**Goal of the exercise**
Using the data below, return the stretch from the line that contains "imported = [obj" through the line that contains "obj.matrix_world = Matrix.Identity(4)", both included, exactly as it stands and nothing beyond it.

+ + + +

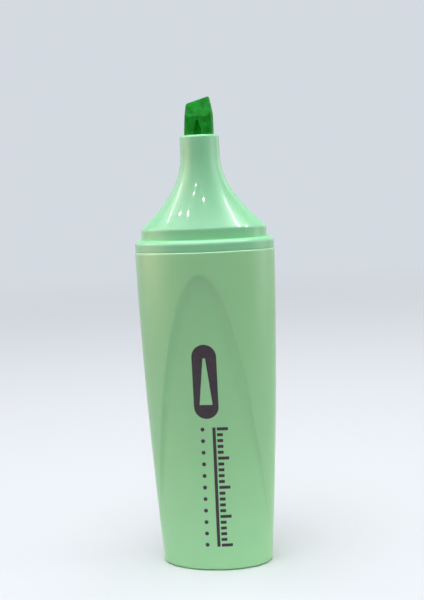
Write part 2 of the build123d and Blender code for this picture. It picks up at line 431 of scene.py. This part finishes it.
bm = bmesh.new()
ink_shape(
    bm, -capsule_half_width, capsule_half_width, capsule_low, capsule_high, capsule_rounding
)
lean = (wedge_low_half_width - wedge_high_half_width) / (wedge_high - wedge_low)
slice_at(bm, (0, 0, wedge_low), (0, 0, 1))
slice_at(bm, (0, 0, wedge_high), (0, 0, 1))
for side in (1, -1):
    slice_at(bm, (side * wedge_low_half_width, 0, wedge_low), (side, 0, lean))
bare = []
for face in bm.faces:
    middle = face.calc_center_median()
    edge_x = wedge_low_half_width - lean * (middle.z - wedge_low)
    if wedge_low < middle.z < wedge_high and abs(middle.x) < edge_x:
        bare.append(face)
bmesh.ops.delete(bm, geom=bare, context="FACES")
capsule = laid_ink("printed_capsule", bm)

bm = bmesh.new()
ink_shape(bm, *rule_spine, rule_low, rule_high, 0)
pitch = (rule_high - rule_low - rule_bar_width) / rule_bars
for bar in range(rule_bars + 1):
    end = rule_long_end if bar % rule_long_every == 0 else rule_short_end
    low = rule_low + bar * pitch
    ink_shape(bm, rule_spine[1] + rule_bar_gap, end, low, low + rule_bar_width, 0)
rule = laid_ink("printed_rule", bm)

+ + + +

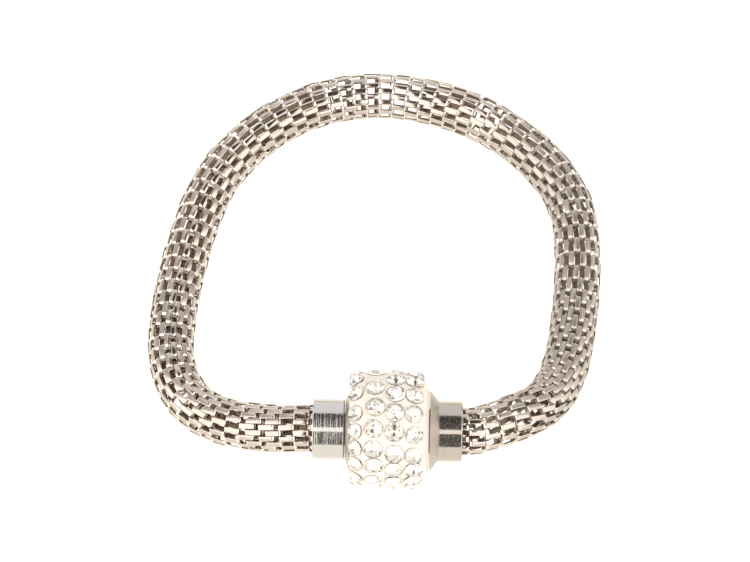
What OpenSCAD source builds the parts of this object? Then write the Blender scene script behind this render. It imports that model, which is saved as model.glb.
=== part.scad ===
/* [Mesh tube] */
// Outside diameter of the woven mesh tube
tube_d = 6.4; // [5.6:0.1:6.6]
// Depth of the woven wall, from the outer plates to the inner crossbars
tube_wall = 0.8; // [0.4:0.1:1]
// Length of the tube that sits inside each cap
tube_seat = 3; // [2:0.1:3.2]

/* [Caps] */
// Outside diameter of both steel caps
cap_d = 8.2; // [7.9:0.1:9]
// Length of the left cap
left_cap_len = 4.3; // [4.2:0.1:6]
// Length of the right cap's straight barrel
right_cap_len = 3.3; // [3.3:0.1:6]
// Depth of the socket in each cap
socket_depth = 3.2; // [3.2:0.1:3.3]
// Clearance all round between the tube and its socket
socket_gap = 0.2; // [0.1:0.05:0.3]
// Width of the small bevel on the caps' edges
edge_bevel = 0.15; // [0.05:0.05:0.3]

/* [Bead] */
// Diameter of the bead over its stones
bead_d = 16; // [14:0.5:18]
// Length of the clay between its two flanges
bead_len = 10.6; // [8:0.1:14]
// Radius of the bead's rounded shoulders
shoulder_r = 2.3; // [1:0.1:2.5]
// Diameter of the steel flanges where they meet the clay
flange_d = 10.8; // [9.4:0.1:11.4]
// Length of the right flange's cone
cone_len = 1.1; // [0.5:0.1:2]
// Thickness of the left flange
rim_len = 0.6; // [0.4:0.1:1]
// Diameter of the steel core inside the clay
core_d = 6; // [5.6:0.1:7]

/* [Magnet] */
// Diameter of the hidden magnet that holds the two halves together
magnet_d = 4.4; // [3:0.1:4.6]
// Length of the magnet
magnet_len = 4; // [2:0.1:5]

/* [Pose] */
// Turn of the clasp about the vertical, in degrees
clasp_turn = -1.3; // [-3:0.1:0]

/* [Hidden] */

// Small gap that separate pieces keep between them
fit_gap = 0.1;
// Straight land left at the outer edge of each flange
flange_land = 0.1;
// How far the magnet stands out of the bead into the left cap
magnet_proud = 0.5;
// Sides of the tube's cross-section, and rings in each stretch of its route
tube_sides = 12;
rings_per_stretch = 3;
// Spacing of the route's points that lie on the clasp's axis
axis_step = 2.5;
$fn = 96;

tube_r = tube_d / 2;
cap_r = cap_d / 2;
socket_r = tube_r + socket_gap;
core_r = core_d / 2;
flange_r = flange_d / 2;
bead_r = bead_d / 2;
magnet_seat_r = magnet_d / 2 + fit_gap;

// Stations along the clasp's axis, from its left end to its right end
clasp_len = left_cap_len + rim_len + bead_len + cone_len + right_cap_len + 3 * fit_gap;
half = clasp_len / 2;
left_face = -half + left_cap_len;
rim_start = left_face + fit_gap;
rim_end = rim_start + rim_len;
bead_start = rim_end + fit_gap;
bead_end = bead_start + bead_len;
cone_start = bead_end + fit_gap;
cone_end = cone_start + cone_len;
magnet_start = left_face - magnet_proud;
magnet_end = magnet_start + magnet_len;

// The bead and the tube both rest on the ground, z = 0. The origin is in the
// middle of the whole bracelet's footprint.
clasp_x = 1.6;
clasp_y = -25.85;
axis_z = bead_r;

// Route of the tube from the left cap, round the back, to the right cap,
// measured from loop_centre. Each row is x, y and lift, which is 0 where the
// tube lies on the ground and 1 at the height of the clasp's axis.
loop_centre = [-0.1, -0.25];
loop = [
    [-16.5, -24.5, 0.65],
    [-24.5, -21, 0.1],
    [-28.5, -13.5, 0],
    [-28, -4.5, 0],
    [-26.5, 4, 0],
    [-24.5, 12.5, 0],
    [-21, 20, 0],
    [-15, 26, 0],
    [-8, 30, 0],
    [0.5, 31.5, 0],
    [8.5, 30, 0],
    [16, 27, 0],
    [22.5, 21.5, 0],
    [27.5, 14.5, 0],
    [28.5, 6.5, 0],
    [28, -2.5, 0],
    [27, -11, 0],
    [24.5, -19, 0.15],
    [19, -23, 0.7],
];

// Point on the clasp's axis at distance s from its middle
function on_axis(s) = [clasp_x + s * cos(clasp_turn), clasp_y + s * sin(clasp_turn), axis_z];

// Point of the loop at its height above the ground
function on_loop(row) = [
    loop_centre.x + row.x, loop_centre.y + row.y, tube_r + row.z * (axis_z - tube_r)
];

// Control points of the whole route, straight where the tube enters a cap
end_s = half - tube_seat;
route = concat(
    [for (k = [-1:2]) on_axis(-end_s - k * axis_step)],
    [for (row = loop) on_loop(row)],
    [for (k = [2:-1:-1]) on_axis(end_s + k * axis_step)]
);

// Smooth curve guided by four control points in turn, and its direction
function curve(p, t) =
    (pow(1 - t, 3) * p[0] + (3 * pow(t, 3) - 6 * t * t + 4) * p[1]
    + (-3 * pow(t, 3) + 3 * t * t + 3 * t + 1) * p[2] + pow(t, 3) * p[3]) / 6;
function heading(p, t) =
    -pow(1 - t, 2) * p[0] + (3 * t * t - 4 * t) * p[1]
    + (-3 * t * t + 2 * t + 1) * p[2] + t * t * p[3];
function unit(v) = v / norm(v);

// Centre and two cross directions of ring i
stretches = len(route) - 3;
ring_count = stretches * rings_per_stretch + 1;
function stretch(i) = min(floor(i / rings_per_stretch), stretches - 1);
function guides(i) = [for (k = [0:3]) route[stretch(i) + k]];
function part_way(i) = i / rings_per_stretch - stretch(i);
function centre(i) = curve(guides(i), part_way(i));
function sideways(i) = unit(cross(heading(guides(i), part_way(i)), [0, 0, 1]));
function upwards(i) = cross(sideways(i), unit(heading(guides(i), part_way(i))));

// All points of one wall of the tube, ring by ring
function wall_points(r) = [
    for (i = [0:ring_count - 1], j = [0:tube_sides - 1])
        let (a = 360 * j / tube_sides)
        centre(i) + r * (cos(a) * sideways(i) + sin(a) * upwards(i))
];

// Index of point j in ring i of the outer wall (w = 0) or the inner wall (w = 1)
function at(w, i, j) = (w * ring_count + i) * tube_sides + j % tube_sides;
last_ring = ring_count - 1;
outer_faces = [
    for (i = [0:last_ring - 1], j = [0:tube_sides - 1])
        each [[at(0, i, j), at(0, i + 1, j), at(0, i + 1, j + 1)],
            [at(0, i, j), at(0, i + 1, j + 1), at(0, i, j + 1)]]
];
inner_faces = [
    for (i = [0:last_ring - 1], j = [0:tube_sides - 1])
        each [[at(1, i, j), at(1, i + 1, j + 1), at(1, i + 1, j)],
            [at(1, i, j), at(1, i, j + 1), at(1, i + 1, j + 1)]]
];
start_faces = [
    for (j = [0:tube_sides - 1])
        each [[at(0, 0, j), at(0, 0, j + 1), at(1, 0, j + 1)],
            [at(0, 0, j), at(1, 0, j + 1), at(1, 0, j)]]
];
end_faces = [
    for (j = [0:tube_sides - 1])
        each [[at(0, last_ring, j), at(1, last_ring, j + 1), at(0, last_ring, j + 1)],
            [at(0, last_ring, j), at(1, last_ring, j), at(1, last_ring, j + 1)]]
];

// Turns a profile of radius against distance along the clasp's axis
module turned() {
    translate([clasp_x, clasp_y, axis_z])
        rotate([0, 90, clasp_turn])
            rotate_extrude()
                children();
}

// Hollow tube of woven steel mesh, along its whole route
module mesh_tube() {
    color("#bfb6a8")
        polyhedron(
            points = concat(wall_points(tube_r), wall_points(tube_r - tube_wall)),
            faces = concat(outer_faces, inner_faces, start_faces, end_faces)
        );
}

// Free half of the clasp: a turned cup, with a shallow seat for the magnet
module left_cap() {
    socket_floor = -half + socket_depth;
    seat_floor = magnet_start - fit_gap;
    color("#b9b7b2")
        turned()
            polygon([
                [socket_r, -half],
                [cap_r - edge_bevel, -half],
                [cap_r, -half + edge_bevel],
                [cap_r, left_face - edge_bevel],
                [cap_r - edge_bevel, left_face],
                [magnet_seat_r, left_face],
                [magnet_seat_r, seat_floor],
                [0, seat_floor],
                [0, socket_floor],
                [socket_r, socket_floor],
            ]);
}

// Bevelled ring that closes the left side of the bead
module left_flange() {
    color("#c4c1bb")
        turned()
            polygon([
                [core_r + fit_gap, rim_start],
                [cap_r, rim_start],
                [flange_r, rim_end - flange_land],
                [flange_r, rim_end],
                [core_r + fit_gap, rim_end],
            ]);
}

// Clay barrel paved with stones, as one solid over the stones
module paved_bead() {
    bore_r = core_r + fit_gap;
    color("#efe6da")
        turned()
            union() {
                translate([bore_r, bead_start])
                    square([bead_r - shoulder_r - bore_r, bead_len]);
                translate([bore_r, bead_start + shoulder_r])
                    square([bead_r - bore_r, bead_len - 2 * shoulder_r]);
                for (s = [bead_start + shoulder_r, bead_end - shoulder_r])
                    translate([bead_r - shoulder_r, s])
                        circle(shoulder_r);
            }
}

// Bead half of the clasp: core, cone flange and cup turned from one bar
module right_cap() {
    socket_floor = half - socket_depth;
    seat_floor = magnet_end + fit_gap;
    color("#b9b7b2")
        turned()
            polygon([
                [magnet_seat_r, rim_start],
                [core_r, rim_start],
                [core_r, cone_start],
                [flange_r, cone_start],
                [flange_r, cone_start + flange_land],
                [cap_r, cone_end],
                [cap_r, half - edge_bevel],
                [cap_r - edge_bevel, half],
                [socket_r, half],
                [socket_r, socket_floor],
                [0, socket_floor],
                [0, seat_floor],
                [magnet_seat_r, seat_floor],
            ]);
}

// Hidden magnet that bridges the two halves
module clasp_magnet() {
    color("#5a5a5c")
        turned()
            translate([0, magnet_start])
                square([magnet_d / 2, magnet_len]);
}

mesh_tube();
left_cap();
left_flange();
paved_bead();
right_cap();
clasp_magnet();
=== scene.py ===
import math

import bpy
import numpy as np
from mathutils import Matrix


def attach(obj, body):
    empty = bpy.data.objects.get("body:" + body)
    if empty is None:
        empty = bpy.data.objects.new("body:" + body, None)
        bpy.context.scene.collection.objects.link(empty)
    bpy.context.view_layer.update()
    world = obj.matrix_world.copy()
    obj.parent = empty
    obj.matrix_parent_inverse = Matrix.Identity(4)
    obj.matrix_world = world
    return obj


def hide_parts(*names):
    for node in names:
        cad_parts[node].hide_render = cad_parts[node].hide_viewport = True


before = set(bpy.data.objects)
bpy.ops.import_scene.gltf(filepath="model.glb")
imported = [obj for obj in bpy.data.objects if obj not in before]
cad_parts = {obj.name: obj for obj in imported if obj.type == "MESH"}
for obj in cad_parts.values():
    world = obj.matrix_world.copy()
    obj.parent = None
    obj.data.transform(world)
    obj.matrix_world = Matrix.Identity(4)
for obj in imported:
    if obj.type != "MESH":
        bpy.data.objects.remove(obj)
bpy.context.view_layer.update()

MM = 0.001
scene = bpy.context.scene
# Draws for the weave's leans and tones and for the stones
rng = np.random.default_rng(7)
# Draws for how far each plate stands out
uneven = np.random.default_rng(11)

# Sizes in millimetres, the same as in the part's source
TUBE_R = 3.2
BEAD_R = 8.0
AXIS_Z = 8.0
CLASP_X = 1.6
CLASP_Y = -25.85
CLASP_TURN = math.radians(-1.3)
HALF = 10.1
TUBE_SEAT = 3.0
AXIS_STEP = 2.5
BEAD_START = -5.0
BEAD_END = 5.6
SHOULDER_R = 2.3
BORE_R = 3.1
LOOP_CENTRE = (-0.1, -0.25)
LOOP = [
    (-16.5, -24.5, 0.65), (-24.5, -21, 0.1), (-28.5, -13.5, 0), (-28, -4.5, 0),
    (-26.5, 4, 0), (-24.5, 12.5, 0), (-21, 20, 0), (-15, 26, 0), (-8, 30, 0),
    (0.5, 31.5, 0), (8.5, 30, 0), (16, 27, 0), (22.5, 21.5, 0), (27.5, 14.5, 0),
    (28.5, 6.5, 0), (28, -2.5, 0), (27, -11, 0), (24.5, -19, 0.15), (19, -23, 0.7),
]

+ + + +

**Output of the exercise**
imported = [obj for obj in bpy.data.objects if obj not in before]
cad_parts = {obj.name: obj for obj in imported if obj.type == "MESH"}
for obj in cad_parts.values():
    world = obj.matrix_world.copy()
    obj.parent = None
    obj.data.transform(world)
    obj.matrix_world = Matrix.Identity(4)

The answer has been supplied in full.